Roberts emphasized that the Supreme Court "has an obligation to ensure state court interpretations of state law does not evade federal law," reinforcing the rule that federal election law is policed by federal courts. He furthered that “state courts may not transgress the ordinary bounds of judicial review such that they arrogate to themselves the power vested in state legislatures to regulate federal elections."
"Although we conclude that the Elections Clause does not exempt state legislatures from the ordinary constraints imposed by state law, state courts do not have free rein," Roberts added.
Proponents of the ISL theory, which has never been embraced by the Supreme Court, argued that it supports the notion that legislatures have ultimate power under state law when it comes to setting election rules.
Michael R. Dimino, a professor at the Widener University Commonwealth Law School, told the Washington Examiner the high court affirmed, "The state legislature does not have the ability to ignore its own state constitution when it draws districts."
"The Supreme Court indicated that state courts, too, must respect the limits of their own authority and must not usurp legislative authority when they review the legality of congressional districts," Dimino said.
Dimino and other legal experts pointed out the justices declined to indicate whether a state court "crossed the line" and invaded the proper authority of the legislature. "That issue will surely be back at the court in future years, when state courts reject legislatively drawn maps and take it upon themselves to draw districts," he said.
North Carolina GOP lawmakers had urged the Supreme Court to reach a ruling on the merits of the theory despite the state Supreme Court's reversal of its previous decision to invalidate the legislature's maps.
Meanwhile, the Biden administration, along with three groups opposing the ISL theory, told the court that the case should be considered moot.

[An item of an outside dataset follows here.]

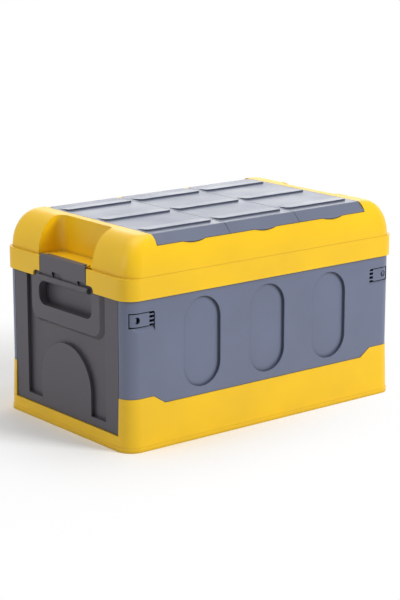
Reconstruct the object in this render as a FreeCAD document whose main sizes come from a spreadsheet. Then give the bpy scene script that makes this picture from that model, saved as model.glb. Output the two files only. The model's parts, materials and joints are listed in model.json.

Thomas said in his dissent that the question in the dispute is "indisputably moot" and that "today's majority opinion is plainly advisory."
"The issue on which it opines — a federal defense to claims already dismissed on other grounds — can no longer affect the judgment in this litigation in any way," Thomas wrote.
Elias Law Group Partner Abha Khanna, the counsel of record for the Harper plaintiffs in the Moore case, called the decision a "resounding victory for free and fair elections."
"The independent state legislature theory is a dangerous, fringe legal theory that has no place in our democracy. In its most extreme form, the Independent State Legislature Theory could have weakened the foundation of our democracy," Khanna said, adding that "we are incredibly relieved" by the decision.
The conservative-leaning Honest Elections Project previously said that an embrace of the ISL theory would be a "net positive" to prevent state courts from rewriting the legislature's written election code. The executive director of the group, Jason Snead, told the Washington Examiner the overall decision on Tuesday might act as a "protective bulwark against the most extreme misuses of the courts."
"That's what Marc Elias and others are constantly asking courts to do, is embrace novel fringe legal theories as a pretext to seize the power to rewrite election laws," Snead said.
The state’s Democratic governor, Roy Cooper, lauded Tuesday’s decision but also acknowledged that it does nothing to inhibit Republicans who control the legislature from drawing a congressional map that is more favorable to them.
Had the Supreme Court embraced the theory, it would have affected not only redistricting disputes but also would have altered other election-related rules on matters such as access to the polls and mail-in voting.
North Carolina House Speaker Tim Moore, the namesake of the case, announced Tuesday, "We will continue to move forward with our redistricting process later this year."
"Ultimately, the question of the role of state courts in congressional redistricting needed to be settled, and this decision has done just that," Moore said, noting the state Supreme Court "rectified bad precedent from the previous majority" earlier this year.
The decision marked another surprise at the high court on election-related disputes after court watchers theorized the Republican-appointed majority could be poised to side with the state lawmakers.
Earlier this month, the justices held that Alabama discriminated against black voters during its redistricting process last year when it failed to create a second majority-black district.